Set Realistic Session Timeout Windows
The default 30-minute timeout does not suit every site. For a news site where users quickly scan headlines, a shorter timeout of 15 minutes might be more appropriate. For a research platform where users read lengthy documents, a longer timeout could make more sense. Therefore, evaluate your typical user behavior and adjust accordingly. Even W3C tracking guidelines suggest that timeout rules should reflect actual usage patterns.
Understanding how sessions are classified also connects to how direct traffic is attributed in your reports. Misclassified sessions can compound the inaccuracy of session duration data.
Bottom Line
Session duration has been a default reporting metric for years. However, its calculation method makes it fundamentally unreliable for most use cases. The last-page problem alone means that every session is underreported, and single-page visits register as zero seconds regardless of actual engagement.
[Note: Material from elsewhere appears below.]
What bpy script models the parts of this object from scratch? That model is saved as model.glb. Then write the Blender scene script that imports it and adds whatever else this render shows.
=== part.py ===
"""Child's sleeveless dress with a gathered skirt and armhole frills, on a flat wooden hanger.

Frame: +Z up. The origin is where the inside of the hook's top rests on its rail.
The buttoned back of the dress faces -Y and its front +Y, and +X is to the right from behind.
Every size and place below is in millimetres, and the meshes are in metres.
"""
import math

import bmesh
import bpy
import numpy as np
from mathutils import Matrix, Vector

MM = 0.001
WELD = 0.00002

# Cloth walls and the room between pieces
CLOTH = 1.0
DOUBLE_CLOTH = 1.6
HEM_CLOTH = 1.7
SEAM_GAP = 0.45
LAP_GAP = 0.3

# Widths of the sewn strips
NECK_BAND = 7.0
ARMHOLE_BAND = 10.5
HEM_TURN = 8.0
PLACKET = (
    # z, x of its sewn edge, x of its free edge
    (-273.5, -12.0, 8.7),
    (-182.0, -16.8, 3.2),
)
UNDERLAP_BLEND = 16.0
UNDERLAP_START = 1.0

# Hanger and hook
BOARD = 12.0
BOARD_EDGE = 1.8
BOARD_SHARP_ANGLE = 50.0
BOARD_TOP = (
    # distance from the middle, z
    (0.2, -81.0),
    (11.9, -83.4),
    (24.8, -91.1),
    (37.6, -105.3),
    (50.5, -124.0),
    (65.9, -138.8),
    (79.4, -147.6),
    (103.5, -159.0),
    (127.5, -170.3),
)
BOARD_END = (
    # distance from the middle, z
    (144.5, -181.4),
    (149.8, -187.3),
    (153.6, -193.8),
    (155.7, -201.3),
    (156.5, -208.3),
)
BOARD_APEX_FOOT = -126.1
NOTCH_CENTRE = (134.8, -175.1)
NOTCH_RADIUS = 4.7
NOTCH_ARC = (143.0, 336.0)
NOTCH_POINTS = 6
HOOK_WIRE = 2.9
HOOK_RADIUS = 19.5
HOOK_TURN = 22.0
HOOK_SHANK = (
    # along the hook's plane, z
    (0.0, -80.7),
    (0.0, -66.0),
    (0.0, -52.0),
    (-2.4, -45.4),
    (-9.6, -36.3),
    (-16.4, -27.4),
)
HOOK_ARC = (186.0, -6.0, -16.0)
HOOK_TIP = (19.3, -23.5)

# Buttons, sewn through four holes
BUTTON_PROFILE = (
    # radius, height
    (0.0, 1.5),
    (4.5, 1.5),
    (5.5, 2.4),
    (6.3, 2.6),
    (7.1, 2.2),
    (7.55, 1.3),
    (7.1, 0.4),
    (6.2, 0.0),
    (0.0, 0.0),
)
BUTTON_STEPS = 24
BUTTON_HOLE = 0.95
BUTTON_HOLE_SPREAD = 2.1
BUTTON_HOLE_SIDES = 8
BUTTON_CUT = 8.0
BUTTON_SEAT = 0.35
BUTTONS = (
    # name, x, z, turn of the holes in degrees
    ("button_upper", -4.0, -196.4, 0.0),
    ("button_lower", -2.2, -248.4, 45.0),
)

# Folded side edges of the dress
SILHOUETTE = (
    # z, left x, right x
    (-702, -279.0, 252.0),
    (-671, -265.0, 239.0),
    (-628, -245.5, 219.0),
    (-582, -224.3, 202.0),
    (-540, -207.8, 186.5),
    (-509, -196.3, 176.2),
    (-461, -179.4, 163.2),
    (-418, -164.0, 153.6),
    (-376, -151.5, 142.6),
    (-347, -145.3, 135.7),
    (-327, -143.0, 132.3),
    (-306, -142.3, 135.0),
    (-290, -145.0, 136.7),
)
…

In my experience, teams that move beyond session duration and adopt engagement time, scroll depth, and event-based tracking make significantly better decisions. They stop optimizing for a broken number and start focusing on what users actually do on their sites.
So here is my advice: keep session duration in your dashboard if you want, but never let it be the only story you tell about engagement. Use it for relative comparisons, supplement it with richer metrics, and always remember that the number you see is almost certainly wrong. Moreover, consider switching to privacy-focused analytics tools that handle time tracking more accurately by default.
The goal of analytics is not to collect impressive-looking numbers. Instead, it is to understand real human behavior and use those insights to build better experiences. Session duration, as traditionally measured, falls short of that goal. Fortunately, better alternatives exist, and implementing them is easier than you might think.